I threw myself a little playdate birthday party today and the theme was green. Green grapes, green popcorn, green cupcakes.

Fast forward to two minutes ago: Loverpants picks up something off the floor. Said he thought it was green play-dough.

We realized that during his phone conversation, while she was sitting barebottomed and reading “My First Potty” or some such classic tome, she had left a pile of green poop for our discovery later.

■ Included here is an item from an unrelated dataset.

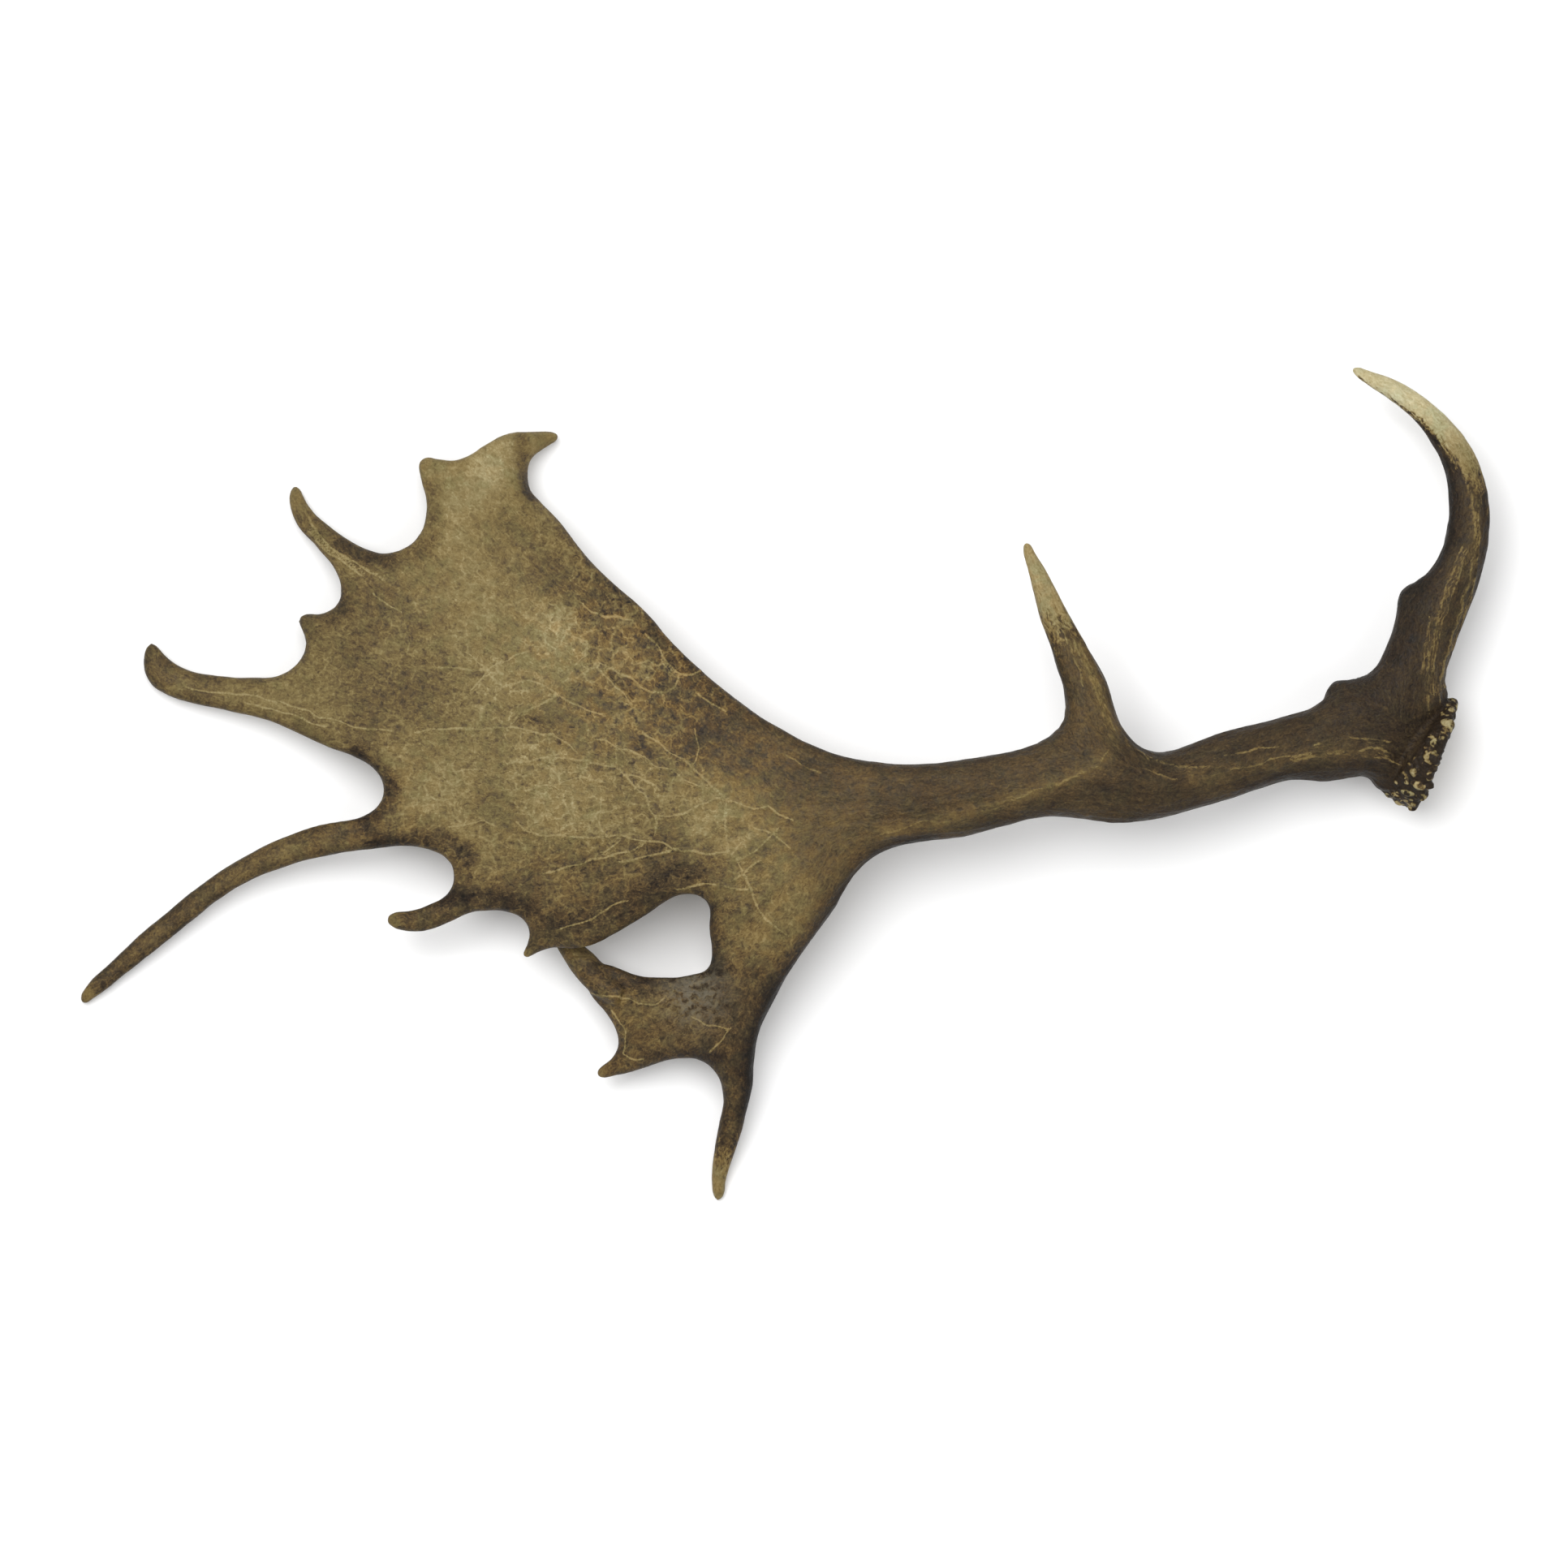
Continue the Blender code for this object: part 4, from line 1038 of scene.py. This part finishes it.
class Shader:
    """Short names for the nodes of one material."""

    def __init__(self, name):
        self.material = bpy.data.materials.new(name)
        self.material.use_nodes = True
        self.tree = self.material.node_tree
        self.bsdf = self.tree.nodes["Principled BSDF"]

    def put(self, socket, value):
        if isinstance(value, bpy.types.NodeSocket):
            self.tree.links.new(value, socket)
        elif isinstance(value, tuple) and socket.type == "RGBA":
            socket.default_value = (*value, 1)
        else:
            socket.default_value = value

    def value(self, name, output="Fac"):
        node = self.tree.nodes.new("ShaderNodeAttribute")
        node.attribute_name = name
        return node.outputs[output]

    def math(self, operation, *values):
        node = self.tree.nodes.new("ShaderNodeMath")
        node.operation = operation
        for socket, value in zip(node.inputs, values):
            self.put(socket, value)
        return node.outputs[0]

    def add(self, *values):
        total = values[0]
        for value in values[1:]:
            total = self.math("ADD", total, value)
        return total

    def times(self, *values):
        total = values[0]
        for value in values[1:]:
            total = self.math("MULTIPLY", total, value)
        return total

    def vector(self, operation, first, second):
        node = self.tree.nodes.new("ShaderNodeVectorMath")
        node.operation = operation
        self.put(node.inputs[0], first)
        self.put(node.inputs[3 if operation == "SCALE" else 1], second)
        return node.outputs[0]

    def span(self, value, low, high, out_low=0.0, out_high=1.0, kind="SMOOTHSTEP"):
        node = self.tree.nodes.new("ShaderNodeMapRange")
        node.interpolation_type = kind
        for name, setting in (
            ("Value", value), ("From Min", low), ("From Max", high), ("To Min", out_low), ("To Max", out_high),
        ):
            self.put(node.inputs[name], setting)
        return node.outputs["Result"]

    def blend(self, share, first, second):
        """A number between two others."""
        node = self.tree.nodes.new("ShaderNodeMix")
        node.data_type = "FLOAT"
        self.put(node.inputs[0], share)
        self.put(node.inputs[2], first)
        self.put(node.inputs[3], second)
        return node.outputs[0]

    def mix(self, share, first, second, kind="MIX"):
        node = self.tree.nodes.new("ShaderNodeMix")
        node.data_type = "RGBA"
        node.blend_type = kind
        self.put(node.inputs[0], share)
        self.put(node.inputs[6], first)
        self.put(node.inputs[7], second)
        return node.outputs[2]

    def noise(self, place, scale, detail=2.0, rough=0.5, output="Fac", distortion=0.0):
        node = self.tree.nodes.new("ShaderNodeTexNoise")
        self.put(node.inputs["Vector"], place)
        self.put(node.inputs["Scale"], scale)
        self.put(node.inputs["Detail"], detail)
        self.put(node.inputs["Roughness"], rough)
        self.put(node.inputs["Distortion"], distortion)
        return node.outputs[output]

    def cell_edge(self, place, scale):
        node = self.tree.nodes.new("ShaderNodeTexVoronoi")
        node.feature = "DISTANCE_TO_EDGE"
        self.put(node.inputs["Vector"], place)
        self.put(node.inputs["Scale"], scale)
        return node.outputs["Distance"]

    def ramp(self, value, stops):
        node = self.tree.nodes.new("ShaderNodeValToRGB")
        marks = node.color_ramp.elements
        marks[0].position, marks[-1].position = stops[0][0], stops[-1][0]
        for position, _ in stops[1:-1]:
            marks.new(position)
        for mark, (_, colour) in zip(marks, stops):
            mark.color = (*linear(colour), 1)
        self.put(node.inputs[0], value)
        return node.outputs[0]

    def bump(self, height, distance, strength, under=None):
        node = self.tree.nodes.new("ShaderNodeBump")
        self.put(node.inputs["Height"], height)
        node.inputs["Distance"].default_value = distance
        node.inputs["Strength"].default_value = strength
        if under is not None:
            self.put(node.inputs["Normal"], under)
        return node.outputs["Normal"]


class Grain:
    """Patterns that run along the bone's fibres, made in two sectors of directions and faded between them."""

    def __init__(self, shader):
        self.shader = shader
        self.flat = shader.value("flat", "Vector")
        ratio = shader.math("DIVIDE", shader.value("turn"), SECTOR)
        low = shader.math("FLOOR", ratio)
        self.share = shader.math("SUBTRACT", ratio, low)
        lower = shader.times(low, -SECTOR)
        wave = shader.noise(self.flat, 190.0, 2.0, 0.62, "Color")
        wave = shader.vector("SUBTRACT", wave, (0.5, 0.5, 0.5))
        self.wavy = shader.vector("ADD", self.flat, shader.vector("SCALE", wave, 0.0048))
        self.frames = [self.turned(self.wavy, a) for a in (lower, shader.add(lower, -SECTOR))]
        rest = shader.math("SUBTRACT", 1.0, self.share)
        spread = shader.add(shader.times(self.share, self.share), shader.times(rest, rest))
        self.boost = shader.math("DIVIDE", 5.0, shader.math("SQRT", spread))

    def turned(self, place, angle):
        node = self.shader.tree.nodes.new("ShaderNodeVectorRotate")
        node.rotation_type = "Z_AXIS"
        self.shader.put(node.inputs["Vector"], place)
        self.shader.put(node.inputs["Angle"], angle)
        return node.outputs[0]

    def streaks(self, across, along, detail=2.0, rough=0.55):
        """Values round 0, seldom beyond -1 and 1, that are longer along the fibres than across them."""
        shader = self.shader
        scales = (1 / along, 1 / across, 1 / across)
        first, second = (
            shader.noise(shader.vector("MULTIPLY", frame, scales), 1.0, detail, rough) for frame in self.frames
        )
        return shader.times(shader.math("SUBTRACT", shader.blend(self.share, first, second), 0.5), self.boost)

    def blots(self, place, size, detail=2.0, rough=0.55):
        """Values round 0, seldom beyond -1 and 1, that change over the given size in every direction."""
        shader = self.shader
        return shader.times(shader.math("SUBTRACT", shader.noise(place, 1 / size, detail, rough), 0.5), 5.0)


def antler_material():
    """Bone that is dark brown at the beam, olive on the palm, pale on its veins, stripes and worn tips, with
    painted shade along its outline and painted light and shade in its broad marks.
    """
    shader = Shader("antler_bone")
    grain = Grain(shader)
    place = grain.flat
    palm = shader.value("palm")
    net = shader.value("net")
    fine = grain.streaks(0.0008, 0.0030, 2.0, 0.60)
    long = grain.streaks(0.0013, 0.0140, 1.0, 0.55)
    lace = grain.streaks(0.0027, 0.0042, 1.0, 0.50)
    speck = grain.blots(place, 0.0010, 1.0, 0.60)
    mottle = grain.blots(grain.wavy, 0.0030, 3.0, 0.62)
    patch = grain.blots(place, 0.0160, 2.0, 0.55)
    tint = grain.blots(place, 0.0075, 2.0, 0.55)

    crease = shader.span(shader.math("ABSOLUTE", lace), 0.02, 0.24, 1.0, 0.0)
    crease = shader.times(crease, shader.span(shader.add(mottle, tint), -0.9, 0.5, 0.35, 1.0))
    loop = shader.span(shader.cell_edge(grain.wavy, 1 / 0.0060), 0.03, 0.13, 1.0, 0.0)
    loop = shader.times(loop, shader.span(shader.add(patch, shader.times(speck, 0.3)), -0.5, 0.4), palm)
    lines = shader.add(
        shader.times(crease, shader.add(0.02, shader.times(palm, 0.045), shader.times(net, 0.075))),
        shader.times(loop, shader.add(0.035, shader.times(net, 0.115))),
    )
    pits = shader.times(shader.span(mottle, -0.15, -1.0), shader.add(0.02, shader.times(net, 0.10)))

    tone = shader.add(
        shader.value("tone"), -0.015,
        shader.times(fine, shader.blend(palm, 0.050, 0.046)),
        shader.times(long, shader.blend(palm, 0.034, 0.026)),
        shader.times(speck, shader.blend(palm, 0.030, 0.040)),
        shader.times(mottle, shader.blend(palm, 0.036, 0.058)),
        shader.times(patch, shader.blend(palm, 0.026, 0.034)),
        lines, shader.times(pits, -1.0), shader.times(palm, -0.020), shader.times(net, -0.030),
    )
    # Painted shade: darker within 5 mm of the outline, where the bone rounds away from the light
    tone = shader.math("SUBTRACT", tone, shader.span(shader.value("edge"), 0.0, 5.0, 0.07, 0.0))

    vary = shader.add(1.0, shader.times(mottle, 0.45), shader.times(fine, 0.30))
    reach = shader.math("ABSOLUTE", shader.value("vein_side"))
    vein = shader.span(shader.math("DIVIDE", reach, vary), 0.45, 1.45, 1.0, 0.0)
    vein = shader.times(vein, shader.span(shader.value("vein"), 2.2, 3.4, 1.0, 0.0), shader.value("upper"))
    vein = shader.times(vein, shader.span(shader.add(tint, shader.times(speck, 0.5)), -1.0, 0.3, 0.45, 1.0))
    vein_tone = shader.add(0.62, shader.times(speck, 0.06), shader.times(mottle, 0.05))
    tone = shader.blend(shader.times(vein, 0.82), tone, vein_tone)

    reach = shader.math("ABSOLUTE", shader.value("stripe_side"))
    stripe = shader.span(shader.math("DIVIDE", reach, vary), 0.35, 1.5, 1.0, 0.0)
    stripe = shader.times(stripe, shader.span(shader.value("stripe"), 2.2, 3.4, 1.0, 0.0), shader.value("upper"))
    stripe = shader.times(stripe, shader.span(shader.add(long, tint), -0.8, 0.5, 0.10, 1.0))
    stripe_tone = shader.add(0.46, shader.times(fine, 0.09), shader.times(speck, 0.06))
    tone = shader.blend(shader.times(stripe, 0.82), tone, stripe_tone)

    pale = shader.add(
        shader.value("pale"), shader.times(long, 0.15), shader.times(fine, 0.12), shader.times(mottle, 0.14),
    )
    pale = shader.span(pale, 0.30, 0.74)
    pale_tone = shader.add(
        shader.value("pale_tone"), shader.times(long, 0.035), shader.times(fine, 0.055),
        shader.times(speck, 0.045), shader.times(mottle, 0.050),
    )
    tone = shader.blend(pale, tone, pale_tone)

    worn = shader.span(shader.add(shader.value("worn"), shader.times(speck, 0.12)), 0.12, 0.90)
    pearl_tone = shader.add(0.07, shader.times(worn, 0.62), shader.times(speck, 0.03), shader.times(mottle, 0.03))
    tone = shader.blend(shader.value("rim"), tone, pearl_tone)
    seal_tone = shader.add(0.44, shader.times(mottle, 0.10), shader.times(speck, 0.06))
    tone = shader.blend(shader.value("seal"), tone, seal_tone)

    colour = shader.ramp(tone, BONE_COLOURS)
    red = shader.times(shader.value("red"), shader.span(shader.add(tint, shader.times(mottle, 0.5)), -0.6, 0.8))
    colour = shader.mix(shader.times(red, 0.80), colour, (1.17, 0.96, 0.76), "MULTIPLY")
    cool = shader.span(shader.add(tint, shader.times(patch, 0.6)), -0.1, -1.0)
    colour = shader.mix(shader.times(cool, 0.55), colour, (0.92, 1.00, 0.98), "MULTIPLY")
    sheen = shader.times(shader.value("sheen"), shader.span(mottle, -0.8, 0.6), shader.value("upper"))
    colour = shader.mix(shader.times(sheen, 0.75), colour, linear((124, 119, 104)))
    shader.put(shader.bsdf.inputs["Base Color"], shader.mix(1.0, colour, (0.68, 0.68, 0.68), "MULTIPLY"))
    shader.put(shader.bsdf.inputs["Roughness"], shader.span(mottle, -1.0, 1.0, 0.50, 0.68))
    shader.bsdf.inputs["Specular IOR Level"].default_value = 0.15

    ridges = shader.add(
        shader.times(long, shader.blend(palm, 0.4, 0.12)), shader.times(fine, 0.25), shader.times(speck, 0.15),
        shader.times(lines, 2.2),
    )
    shader.put(shader.bsdf.inputs["Normal"], shader.bump(ridges, 0.00030, 0.75))
    return shader.material


def floor():
    mesh = bpy.data.meshes.new("floor")
    half = 6.0
    mesh.from_pydata([(-half, -half, 0), (half, -half, 0), (half, half, 0), (-half, half, 0)], [], [(0, 1, 2, 3)])
    plane = add_object("floor", mesh)
    shader = Shader("floor")
    shader.bsdf.inputs["Base Color"].default_value = (0.93, 0.93, 0.93, 1)
    shader.bsdf.inputs["Roughness"].default_value = 0.9
    shader.bsdf.inputs["Specular IOR Level"].default_value = 0.1
    mesh.materials.append(shader.material)


def area_light(name, place, target, size, power):
    data = bpy.data.lights.new(name, "AREA")
    data.shape = "DISK"
    data.size = size
    data.energy = power
    lamp = add_object(name, data)
    lamp.location = place
    lamp.rotation_euler = (Vector(target) - Vector(place)).to_track_quat("-Z", "Y").to_euler()


def studio():
    """Soft light from above and a little from the upper left of the picture, and even light from all round."""
    world = bpy.data.worlds.new("studio")
    world.use_nodes = True
    world.node_tree.nodes["Background"].inputs["Color"].default_value = (1, 1, 1, 1)
    world.node_tree.nodes["Background"].inputs["Strength"].default_value = 0.55
    bpy.context.scene.world = world
    area_light("key", (-0.6, 0.8, 3.3), (0, 0, 0), 2.2, 98)
    area_light("fill", (1.2, -0.6, 3.0), (0, 0, 0), 1.6, 15)
    bpy.context.scene.view_settings.view_transform = "Standard"


def camera():
    data = bpy.data.cameras.new("camera")
    data.lens = 258.8
    data.sensor_width = 36
    data.clip_end = 50
    made = add_object("camera", data)
    made.location = (0.0011, 0.0007, 5.0)
    bpy.context.scene.camera = made


def main():
    sheet = thin_plate(HEIGHTS)
    blade = swell(flat_outline(), sheet)
    whole = join([blade, spike(), *coronet()], "skin")
    skin = remesh(whole, SKIN_VOXEL)
    refine_coronet(skin.data)
    forks = score_forks(skin.data)
    values, flat, normals = raise_detail(skin.data, Flow(sheet), sheet)
    part_pieces(skin, values, flat, normals, forks, antler_material())
    floor()
    studio()
    camera()


main()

That being said, she did tinkle in the potty for the first time yesterday morning. Best birthday present ever.

***

I’m having a difficult transition from the stay-at-home life to the work-a-day life. I feel lonely most of the time. That delicious freedom is not, as it turns out, so delicious when you have too much of it — when you’re counting down the minutes until you can go scoop up Baby Girl. I celebrate this, though, because I was not always a person that craved being around people. I used to savor the solitude, warding off the minutes until I would have to answer my husband’s questions, ruing the person who would dare call my phone and interrupt my silence. Now, I prefer the noise of pitter patter feet in the hall, followed by the balloons and coffee mug and Curious George doll I know she is trying to haul in one trip. I prefer interruptions and company, I don’t mind the unmade bed, the toothpaste in the sink. I like people around, I love them love them LOVE them long time.

***

In this coming year of life, I really just want to live my life for God. I mean, nothing fancy or clever. Just live each day for Him. I want to answer that everything I do, I do it for God’s greater glory. Amen.